::: Dataset excerpt

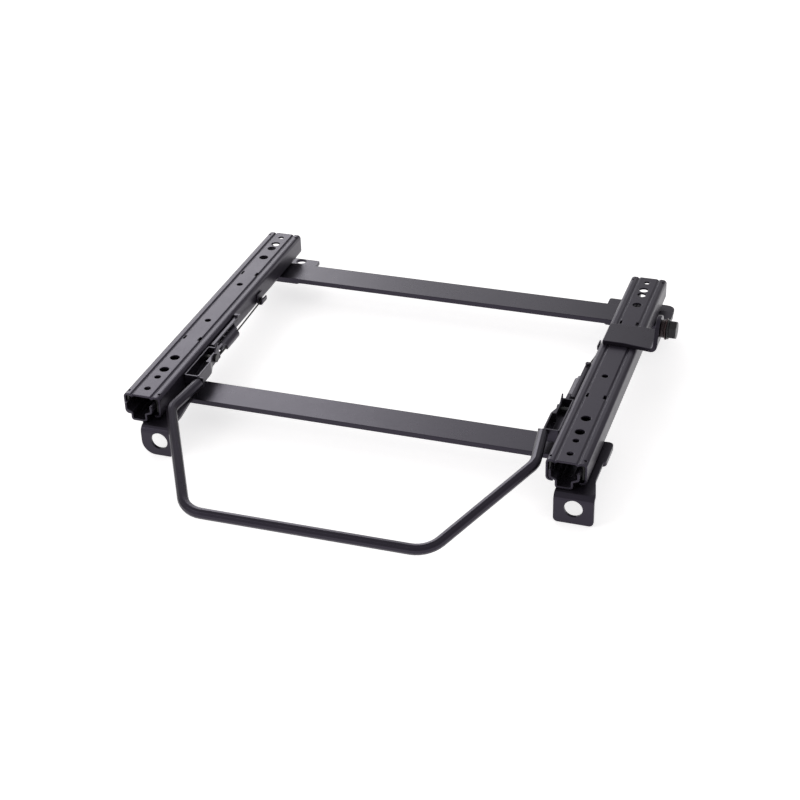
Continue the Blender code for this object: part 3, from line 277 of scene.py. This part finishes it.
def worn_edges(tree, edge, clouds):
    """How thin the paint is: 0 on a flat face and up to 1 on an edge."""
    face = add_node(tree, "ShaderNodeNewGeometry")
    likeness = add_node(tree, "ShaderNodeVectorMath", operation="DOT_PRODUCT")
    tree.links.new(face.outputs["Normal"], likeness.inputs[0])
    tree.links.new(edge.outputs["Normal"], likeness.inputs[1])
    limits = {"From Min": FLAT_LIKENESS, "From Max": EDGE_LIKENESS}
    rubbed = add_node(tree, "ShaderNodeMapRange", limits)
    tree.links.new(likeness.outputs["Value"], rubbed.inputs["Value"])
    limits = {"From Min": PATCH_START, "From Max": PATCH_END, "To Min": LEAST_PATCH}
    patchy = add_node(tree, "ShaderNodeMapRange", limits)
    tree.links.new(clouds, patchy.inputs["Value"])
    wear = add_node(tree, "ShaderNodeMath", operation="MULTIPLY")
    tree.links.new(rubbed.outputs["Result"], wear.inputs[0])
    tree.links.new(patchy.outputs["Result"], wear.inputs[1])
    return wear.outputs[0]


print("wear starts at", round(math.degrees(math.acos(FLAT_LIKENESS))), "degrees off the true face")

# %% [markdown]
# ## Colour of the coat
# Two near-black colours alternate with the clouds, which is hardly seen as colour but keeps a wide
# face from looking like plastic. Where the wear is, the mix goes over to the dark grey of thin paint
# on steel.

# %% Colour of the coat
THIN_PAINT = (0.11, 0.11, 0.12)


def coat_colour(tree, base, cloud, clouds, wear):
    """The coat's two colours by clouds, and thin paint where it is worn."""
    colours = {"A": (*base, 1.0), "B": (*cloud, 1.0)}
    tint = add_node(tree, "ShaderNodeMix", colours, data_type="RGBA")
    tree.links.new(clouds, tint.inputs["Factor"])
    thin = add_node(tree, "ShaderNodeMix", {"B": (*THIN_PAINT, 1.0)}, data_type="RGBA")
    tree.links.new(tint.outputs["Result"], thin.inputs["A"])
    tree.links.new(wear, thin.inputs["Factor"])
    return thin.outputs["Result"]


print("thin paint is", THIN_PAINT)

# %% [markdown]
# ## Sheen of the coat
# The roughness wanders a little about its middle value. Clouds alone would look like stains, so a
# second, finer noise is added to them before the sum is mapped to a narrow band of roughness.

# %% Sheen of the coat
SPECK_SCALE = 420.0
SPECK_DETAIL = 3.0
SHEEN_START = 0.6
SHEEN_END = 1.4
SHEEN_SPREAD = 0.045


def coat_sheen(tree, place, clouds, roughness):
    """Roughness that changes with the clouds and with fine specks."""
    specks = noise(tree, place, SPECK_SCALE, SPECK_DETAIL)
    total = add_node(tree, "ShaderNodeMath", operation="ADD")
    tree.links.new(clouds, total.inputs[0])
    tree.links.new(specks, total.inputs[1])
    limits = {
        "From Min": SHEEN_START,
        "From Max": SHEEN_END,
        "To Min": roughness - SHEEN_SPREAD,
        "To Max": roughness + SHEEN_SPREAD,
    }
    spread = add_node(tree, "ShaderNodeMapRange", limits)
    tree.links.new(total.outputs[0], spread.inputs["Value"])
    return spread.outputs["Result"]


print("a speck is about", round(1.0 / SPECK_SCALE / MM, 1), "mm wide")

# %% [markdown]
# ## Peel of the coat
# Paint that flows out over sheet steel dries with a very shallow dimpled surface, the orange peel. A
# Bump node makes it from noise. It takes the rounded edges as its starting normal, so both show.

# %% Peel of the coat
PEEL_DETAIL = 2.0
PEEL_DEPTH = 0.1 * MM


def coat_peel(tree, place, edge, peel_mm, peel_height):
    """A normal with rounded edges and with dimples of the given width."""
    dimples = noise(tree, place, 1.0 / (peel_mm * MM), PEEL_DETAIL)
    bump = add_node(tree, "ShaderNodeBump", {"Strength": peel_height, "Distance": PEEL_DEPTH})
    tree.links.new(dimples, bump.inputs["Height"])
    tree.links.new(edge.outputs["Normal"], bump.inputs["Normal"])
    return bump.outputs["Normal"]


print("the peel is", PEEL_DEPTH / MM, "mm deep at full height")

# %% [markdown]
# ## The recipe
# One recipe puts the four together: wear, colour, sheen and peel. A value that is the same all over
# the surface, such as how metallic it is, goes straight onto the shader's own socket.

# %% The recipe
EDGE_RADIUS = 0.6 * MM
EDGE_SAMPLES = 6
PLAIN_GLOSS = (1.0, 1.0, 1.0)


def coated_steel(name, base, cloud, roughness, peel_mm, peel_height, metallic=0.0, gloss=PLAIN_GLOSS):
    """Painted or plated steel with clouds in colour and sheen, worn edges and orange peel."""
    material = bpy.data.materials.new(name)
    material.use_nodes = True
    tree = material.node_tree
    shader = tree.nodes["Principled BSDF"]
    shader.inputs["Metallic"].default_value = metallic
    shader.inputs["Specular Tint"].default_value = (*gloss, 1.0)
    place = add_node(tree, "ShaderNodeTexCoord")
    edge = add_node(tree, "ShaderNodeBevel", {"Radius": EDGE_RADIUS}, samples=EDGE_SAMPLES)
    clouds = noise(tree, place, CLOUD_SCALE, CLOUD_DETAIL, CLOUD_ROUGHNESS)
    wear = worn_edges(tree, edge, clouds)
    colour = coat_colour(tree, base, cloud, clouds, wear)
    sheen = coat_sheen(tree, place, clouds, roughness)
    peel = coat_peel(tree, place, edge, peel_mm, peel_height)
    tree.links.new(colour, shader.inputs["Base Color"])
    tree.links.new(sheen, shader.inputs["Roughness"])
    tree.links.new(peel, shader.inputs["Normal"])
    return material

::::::

Copy out the full material exactly as it appears.

§ **Answer to this task**
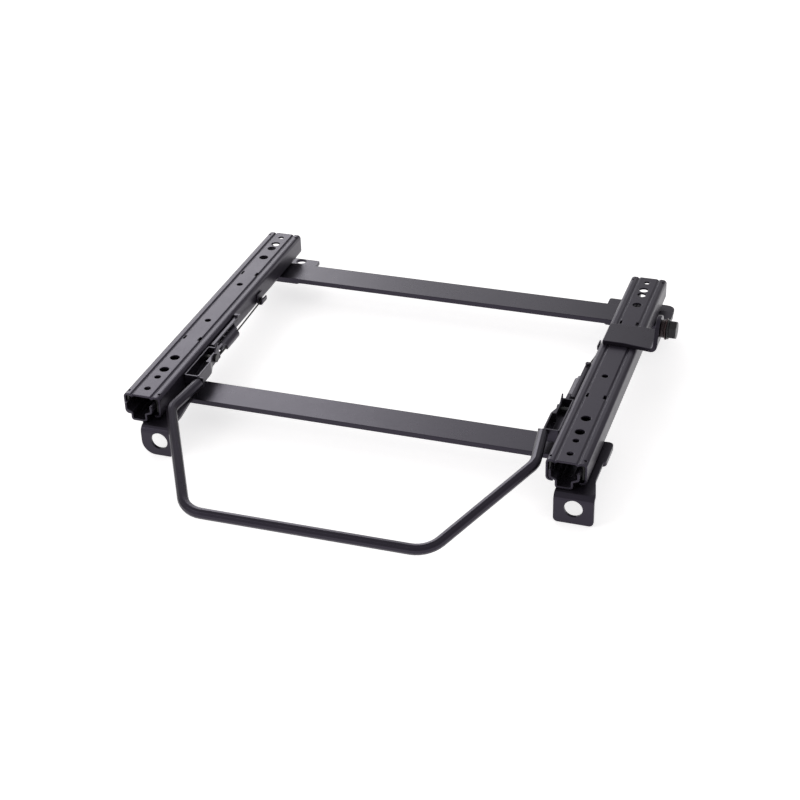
Continue the Blender code for this object: part 3, from line 277 of scene.py. This part finishes it.
def worn_edges(tree, edge, clouds):
    """How thin the paint is: 0 on a flat face and up to 1 on an edge."""
    face = add_node(tree, "ShaderNodeNewGeometry")
    likeness = add_node(tree, "ShaderNodeVectorMath", operation="DOT_PRODUCT")
    tree.links.new(face.outputs["Normal"], likeness.inputs[0])
    tree.links.new(edge.outputs["Normal"], likeness.inputs[1])
    limits = {"From Min": FLAT_LIKENESS, "From Max": EDGE_LIKENESS}
    rubbed = add_node(tree, "ShaderNodeMapRange", limits)
    tree.links.new(likeness.outputs["Value"], rubbed.inputs["Value"])
    limits = {"From Min": PATCH_START, "From Max": PATCH_END, "To Min": LEAST_PATCH}
    patchy = add_node(tree, "ShaderNodeMapRange", limits)
    tree.links.new(clouds, patchy.inputs["Value"])
    wear = add_node(tree, "ShaderNodeMath", operation="MULTIPLY")
    tree.links.new(rubbed.outputs["Result"], wear.inputs[0])
    tree.links.new(patchy.outputs["Result"], wear.inputs[1])
    return wear.outputs[0]


print("wear starts at", round(math.degrees(math.acos(FLAT_LIKENESS))), "degrees off the true face")

# %% [markdown]
# ## Colour of the coat
# Two near-black colours alternate with the clouds, which is hardly seen as colour but keeps a wide
# face from looking like plastic. Where the wear is, the mix goes over to the dark grey of thin paint
# on steel.

# %% Colour of the coat
THIN_PAINT = (0.11, 0.11, 0.12)


def coat_colour(tree, base, cloud, clouds, wear):
    """The coat's two colours by clouds, and thin paint where it is worn."""
    colours = {"A": (*base, 1.0), "B": (*cloud, 1.0)}
    tint = add_node(tree, "ShaderNodeMix", colours, data_type="RGBA")
    tree.links.new(clouds, tint.inputs["Factor"])
    thin = add_node(tree, "ShaderNodeMix", {"B": (*THIN_PAINT, 1.0)}, data_type="RGBA")
    tree.links.new(tint.outputs["Result"], thin.inputs["A"])
    tree.links.new(wear, thin.inputs["Factor"])
    return thin.outputs["Result"]


print("thin paint is", THIN_PAINT)

# %% [markdown]
# ## Sheen of the coat
# The roughness wanders a little about its middle value. Clouds alone would look like stains, so a
# second, finer noise is added to them before the sum is mapped to a narrow band of roughness.

# %% Sheen of the coat
SPECK_SCALE = 420.0
SPECK_DETAIL = 3.0
SHEEN_START = 0.6
SHEEN_END = 1.4
SHEEN_SPREAD = 0.045


def coat_sheen(tree, place, clouds, roughness):
    """Roughness that changes with the clouds and with fine specks."""
    specks = noise(tree, place, SPECK_SCALE, SPECK_DETAIL)
    total = add_node(tree, "ShaderNodeMath", operation="ADD")
    tree.links.new(clouds, total.inputs[0])
    tree.links.new(specks, total.inputs[1])
    limits = {
        "From Min": SHEEN_START,
        "From Max": SHEEN_END,
        "To Min": roughness - SHEEN_SPREAD,
        "To Max": roughness + SHEEN_SPREAD,
    }
    spread = add_node(tree, "ShaderNodeMapRange", limits)
    tree.links.new(total.outputs[0], spread.inputs["Value"])
    return spread.outputs["Result"]


print("a speck is about", round(1.0 / SPECK_SCALE / MM, 1), "mm wide")

# %% [markdown]
# ## Peel of the coat
# Paint that flows out over sheet steel dries with a very shallow dimpled surface, the orange peel. A
# Bump node makes it from noise. It takes the rounded edges as its starting normal, so both show.

# %% Peel of the coat
PEEL_DETAIL = 2.0
PEEL_DEPTH = 0.1 * MM


def coat_peel(tree, place, edge, peel_mm, peel_height):
    """A normal with rounded edges and with dimples of the given width."""
    dimples = noise(tree, place, 1.0 / (peel_mm * MM), PEEL_DETAIL)
    bump = add_node(tree, "ShaderNodeBump", {"Strength": peel_height, "Distance": PEEL_DEPTH})
    tree.links.new(dimples, bump.inputs["Height"])
    tree.links.new(edge.outputs["Normal"], bump.inputs["Normal"])
    return bump.outputs["Normal"]


print("the peel is", PEEL_DEPTH / MM, "mm deep at full height")

# %% [markdown]
# ## The recipe
# One recipe puts the four together: wear, colour, sheen and peel. A value that is the same all over
# the surface, such as how metallic it is, goes straight onto the shader's own socket.

# %% The recipe
EDGE_RADIUS = 0.6 * MM
EDGE_SAMPLES = 6
PLAIN_GLOSS = (1.0, 1.0, 1.0)


def coated_steel(name, base, cloud, roughness, peel_mm, peel_height, metallic=0.0, gloss=PLAIN_GLOSS):
    """Painted or plated steel with clouds in colour and sheen, worn edges and orange peel."""
    material = bpy.data.materials.new(name)
    material.use_nodes = True
    tree = material.node_tree
    shader = tree.nodes["Principled BSDF"]
    shader.inputs["Metallic"].default_value = metallic
    shader.inputs["Specular Tint"].default_value = (*gloss, 1.0)
    place = add_node(tree, "ShaderNodeTexCoord")
    edge = add_node(tree, "ShaderNodeBevel", {"Radius": EDGE_RADIUS}, samples=EDGE_SAMPLES)
    clouds = noise(tree, place, CLOUD_SCALE, CLOUD_DETAIL, CLOUD_ROUGHNESS)
    wear = worn_edges(tree, edge, clouds)
    colour = coat_colour(tree, base, cloud, clouds, wear)
    sheen = coat_sheen(tree, place, clouds, roughness)
    peel = coat_peel(tree, place, edge, peel_mm, peel_height)
    tree.links.new(colour, shader.inputs["Base Color"])
    tree.links.new(sheen, shader.inputs["Roughness"])
    tree.links.new(peel, shader.inputs["Normal"])
    return material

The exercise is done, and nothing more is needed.